RAW DATA —
——
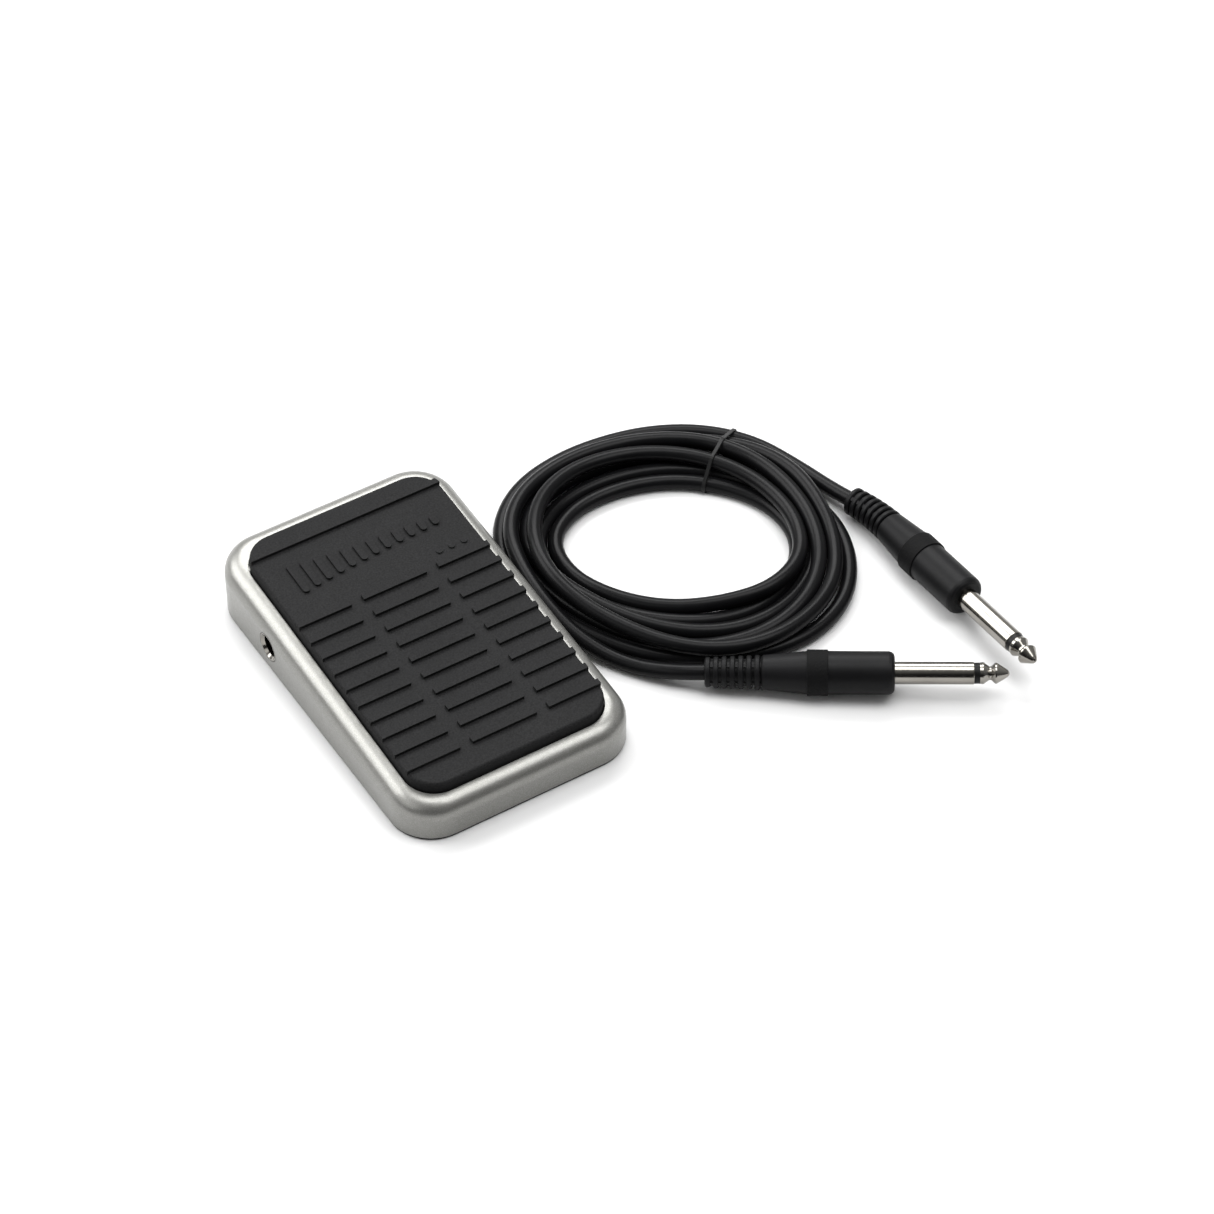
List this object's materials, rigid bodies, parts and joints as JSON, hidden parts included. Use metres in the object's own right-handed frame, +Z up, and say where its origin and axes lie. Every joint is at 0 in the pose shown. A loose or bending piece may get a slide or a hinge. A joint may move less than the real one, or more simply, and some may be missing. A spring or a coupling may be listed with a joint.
{
  "type": "sustain pedal",
  "caption": "Low wedge-shaped foot switch with a rocking rubber tread in a silver metal shell and a socket in its side, with a coiled loose lead that has a plug on each end.",
  "frame": {"origin": "middle of the underside of the pedal body, on the surface it stands on", "axes": "+Z up; +Y along the pedal towards its high, hinged end; +X to the right seen from the low end, so the socket is in the -X wall and the lead lies on the +X side"},
  "size_m": [0.1829, 0.154, 0.0233],
  "materials": {
    "housing": "satin metallic silver paint",
    "black_rubber": "matt rubber sheet",
    "zinc_steel": "zinc plated",
    "screw_steel": "zinc plated screws",
    "pin_steel": "ground steel",
    "white_nylon": "moulded nylon",
    "tread_rubber": "matt moulded rubber",
    "spring_steel": "spring wire",
    "black_plastic": "moulded switch case",
    "red_plastic": "moulded plunger",
    "contact_brass": "tinned brass",
    "nickel": "nickel plate",
    "wire_red": "wire insulation",
    "wire_black": "wire insulation",
    "cable_black": "smooth cable jacket, half gloss",
    "tie_black": "thin black tie",
    "plug_black": "moulded, satin",
    "insulator_black": "moulded ring"
  },
  "bodies": {
    "base": {"housing": "housing", "sole": "black_rubber", "base_plate": "zinc_steel", "base_screws": "screw_steel", "hinge_pin": "pin_steel", "hinge_keepers": "zinc_steel", "spring_seats": "white_nylon", "return_springs": "spring_steel", "stop_bumpers": "black_rubber", "switch_body": "black_plastic", "switch_terminals": "contact_brass", "switch_bracket": "zinc_steel", "switch_screws": "screw_steel", "bracket_screws": "screw_steel", "jack_bush": "nickel", "jack_body": "black_plastic", "jack_tip_contact": "contact_brass", "jack_sleeve_contact": "contact_brass", "wire_tip": "wire_red", "wire_sleeve": "wire_black", "cable_coil": "cable_black", "cable_tail_a": "cable_black", "cable_tail_b": "cable_black", "coil_tie": "tie_black", "plug_a_grip": "plug_black", "plug_a_sleeve": "nickel", "plug_a_insulator": "insulator_black", "plug_a_tip": "nickel", "plug_b_grip": "plug_black", "plug_b_sleeve": "nickel", "plug_b_insulator": "insulator_black", "plug_b_tip": "nickel"},
    "treadle": {"treadle_plate": "zinc_steel", "tread_pad": "tread_rubber", "hinge_bushes": "white_nylon", "actuator_stud": "pin_steel", "spring_caps": "white_nylon"},
    "switch_plunger": {"switch_plunger": "red_plastic"}
  },
  "joints": [
    {"name": "treadle_hinge", "type": "hinge", "parent": "base", "child": "treadle", "pos_m": [0, 0.0445, 0.012], "axis": [1, 0, 0], "range_deg": [0, 2], "stiffness_Nm_per_rad": 17, "springref_deg": -1.35, "deforming": ["return_springs"]},
    {"name": "switch_travel", "type": "slide", "parent": "base", "child": "switch_plunger", "axis": [0, 0, -1], "range_m": [0, 0.0007]}
  ],
  "couplings": [
    {"joint": "switch_travel", "follows": "treadle_hinge", "m_per_rad": 0.0185}
  ]
}
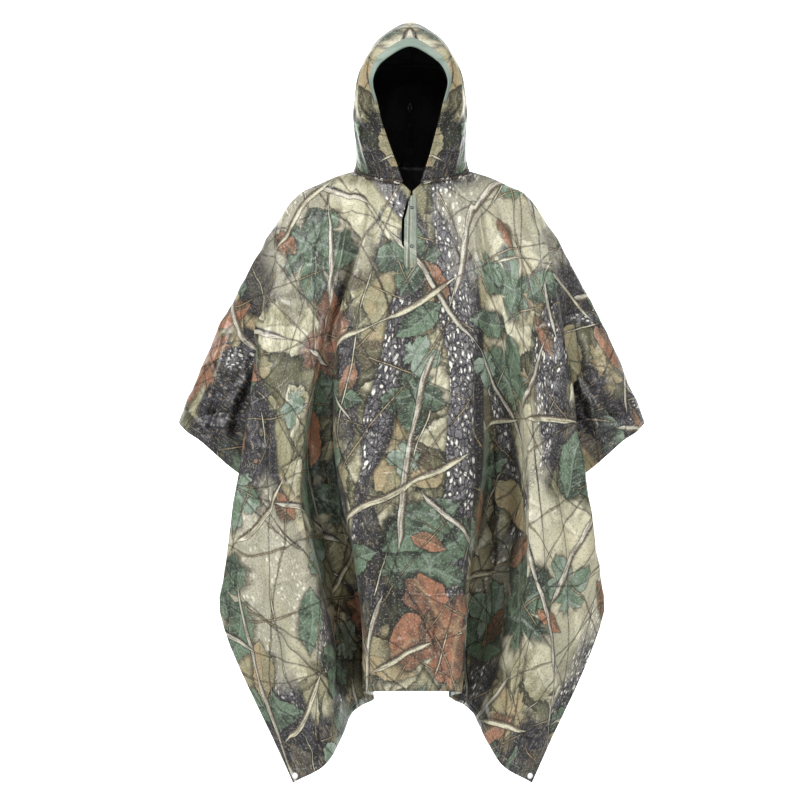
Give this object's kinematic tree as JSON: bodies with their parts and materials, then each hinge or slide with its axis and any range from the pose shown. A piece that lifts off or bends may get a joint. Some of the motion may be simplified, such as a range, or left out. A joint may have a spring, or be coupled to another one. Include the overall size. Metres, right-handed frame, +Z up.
——
EXERCISE REQUIREMENTS — Quote each line of the data above exactly as written.

WRITTEN SOLUTION —
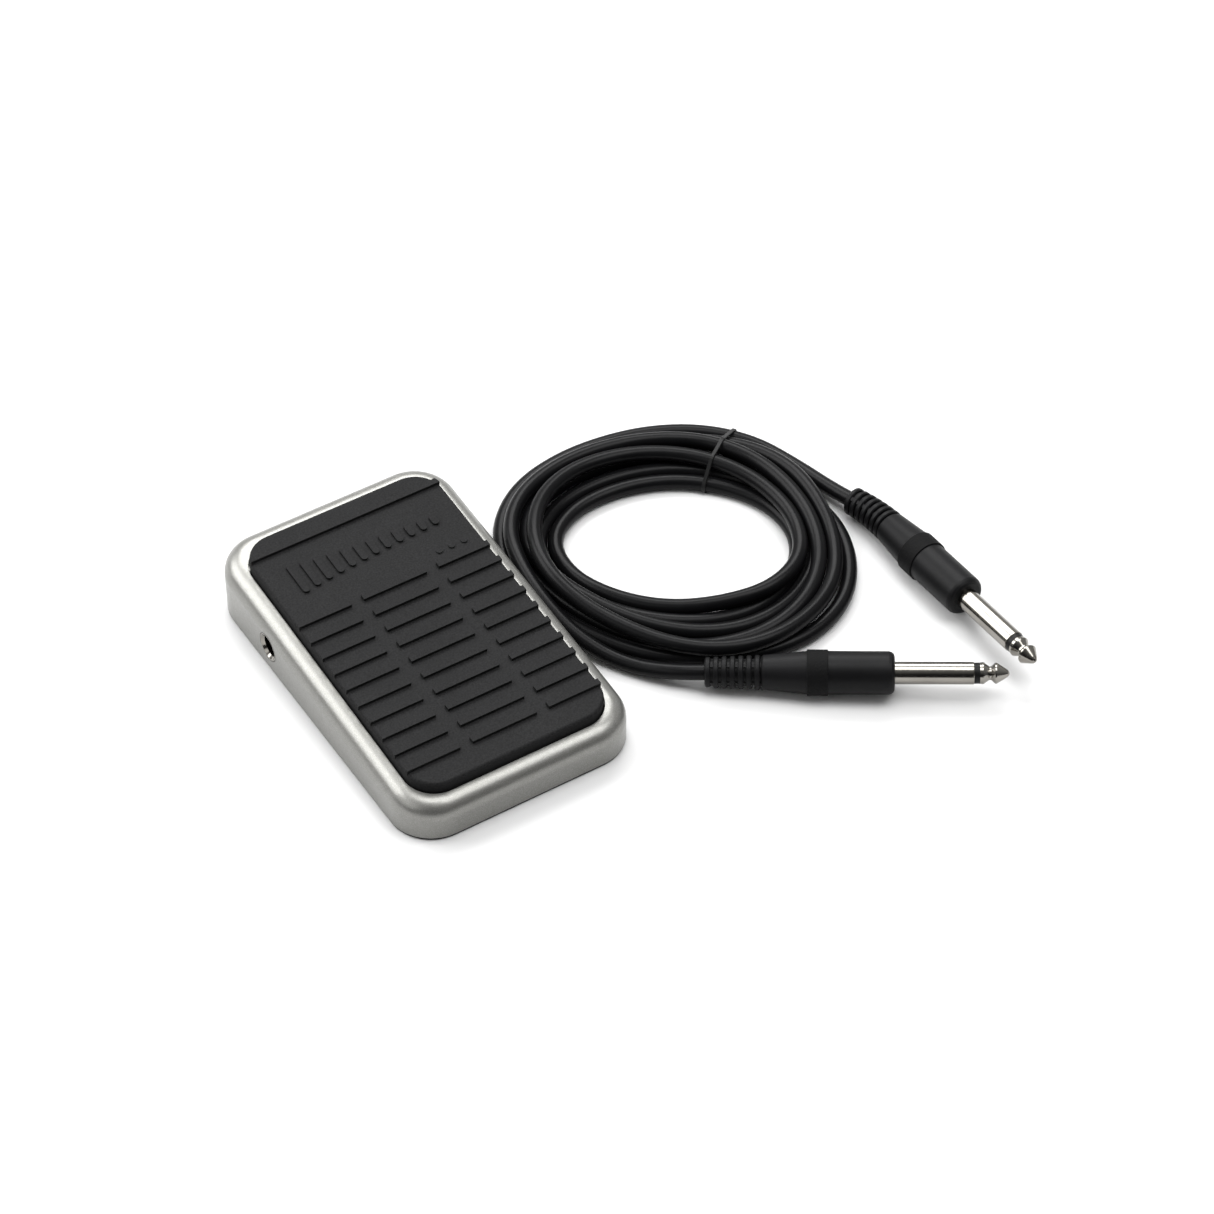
List this object's materials, rigid bodies, parts and joints as JSON, hidden parts included. Use metres in the object's own right-handed frame, +Z up, and say where its origin and axes lie. Every joint is at 0 in the pose shown. A loose or bending piece may get a slide or a hinge. A joint may move less than the real one, or more simply, and some may be missing. A spring or a coupling may be listed with a joint.
{
  "type": "sustain pedal",
  "caption": "Low wedge-shaped foot switch with a rocking rubber tread in a silver metal shell and a socket in its side, with a coiled loose lead that has a plug on each end.",
  "frame": {"origin": "middle of the underside of the pedal body, on the surface it stands on", "axes": "+Z up; +Y along the pedal towards its high, hinged end; +X to the right seen from the low end, so the socket is in the -X wall and the lead lies on the +X side"},
  "size_m": [0.1829, 0.154, 0.0233],
  "materials": {
    "housing": "satin metallic silver paint",
    "black_rubber": "matt rubber sheet",
    "zinc_steel": "zinc plated",
    "screw_steel": "zinc plated screws",
    "pin_steel": "ground steel",
    "white_nylon": "moulded nylon",
    "tread_rubber": "matt moulded rubber",
    "spring_steel": "spring wire",
    "black_plastic": "moulded switch case",
    "red_plastic": "moulded plunger",
    "contact_brass": "tinned brass",
    "nickel": "nickel plate",
    "wire_red": "wire insulation",
    "wire_black": "wire insulation",
    "cable_black": "smooth cable jacket, half gloss",
    "tie_black": "thin black tie",
    "plug_black": "moulded, satin",
    "insulator_black": "moulded ring"
  },
  "bodies": {
    "base": {"housing": "housing", "sole": "black_rubber", "base_plate": "zinc_steel", "base_screws": "screw_steel", "hinge_pin": "pin_steel", "hinge_keepers": "zinc_steel", "spring_seats": "white_nylon", "return_springs": "spring_steel", "stop_bumpers": "black_rubber", "switch_body": "black_plastic", "switch_terminals": "contact_brass", "switch_bracket": "zinc_steel", "switch_screws": "screw_steel", "bracket_screws": "screw_steel", "jack_bush": "nickel", "jack_body": "black_plastic", "jack_tip_contact": "contact_brass", "jack_sleeve_contact": "contact_brass", "wire_tip": "wire_red", "wire_sleeve": "wire_black", "cable_coil": "cable_black", "cable_tail_a": "cable_black", "cable_tail_b": "cable_black", "coil_tie": "tie_black", "plug_a_grip": "plug_black", "plug_a_sleeve": "nickel", "plug_a_insulator": "insulator_black", "plug_a_tip": "nickel", "plug_b_grip": "plug_black", "plug_b_sleeve": "nickel", "plug_b_insulator": "insulator_black", "plug_b_tip": "nickel"},
    "treadle": {"treadle_plate": "zinc_steel", "tread_pad": "tread_rubber", "hinge_bushes": "white_nylon", "actuator_stud": "pin_steel", "spring_caps": "white_nylon"},
    "switch_plunger": {"switch_plunger": "red_plastic"}
  },
  "joints": [
    {"name": "treadle_hinge", "type": "hinge", "parent": "base", "child": "treadle", "pos_m": [0, 0.0445, 0.012], "axis": [1, 0, 0], "range_deg": [0, 2], "stiffness_Nm_per_rad": 17, "springref_deg": -1.35, "deforming": ["return_springs"]},
    {"name": "switch_travel", "type": "slide", "parent": "base", "child": "switch_plunger", "axis": [0, 0, -1], "range_m": [0, 0.0007]}
  ],
  "couplings": [
    {"joint": "switch_travel", "follows": "treadle_hinge", "m_per_rad": 0.0185}
  ]
}
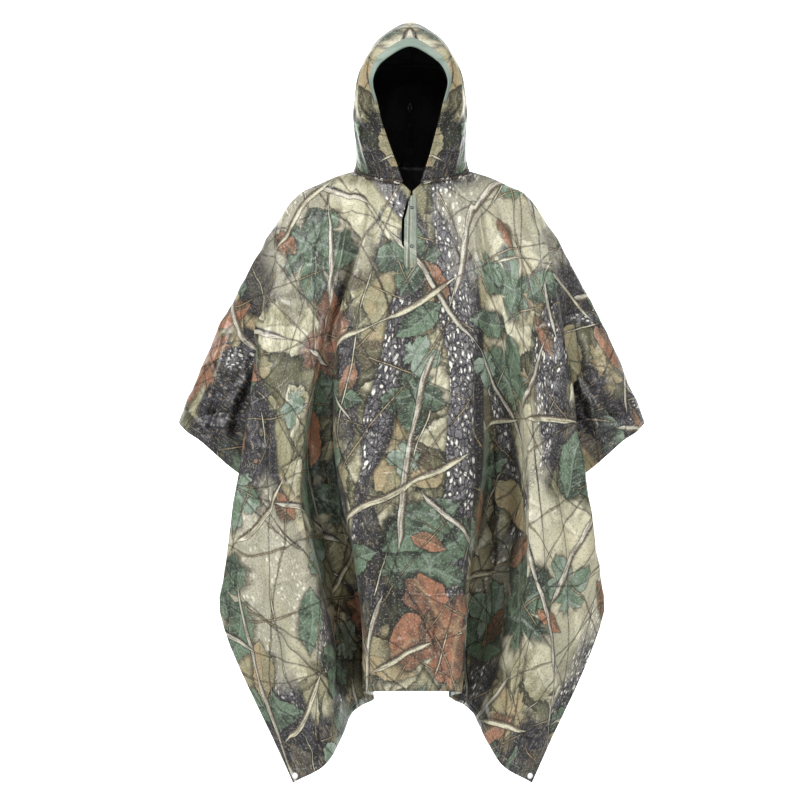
Give this object's kinematic tree as JSON: bodies with their parts and materials, then each hinge or slide with its axis and any range from the pose shown. A piece that lifts off or bends may get a joint. Some of the motion may be simplified, such as a range, or left out. A joint may have a spring, or be coupled to another one. Include the overall size. Metres, right-handed frame, +Z up.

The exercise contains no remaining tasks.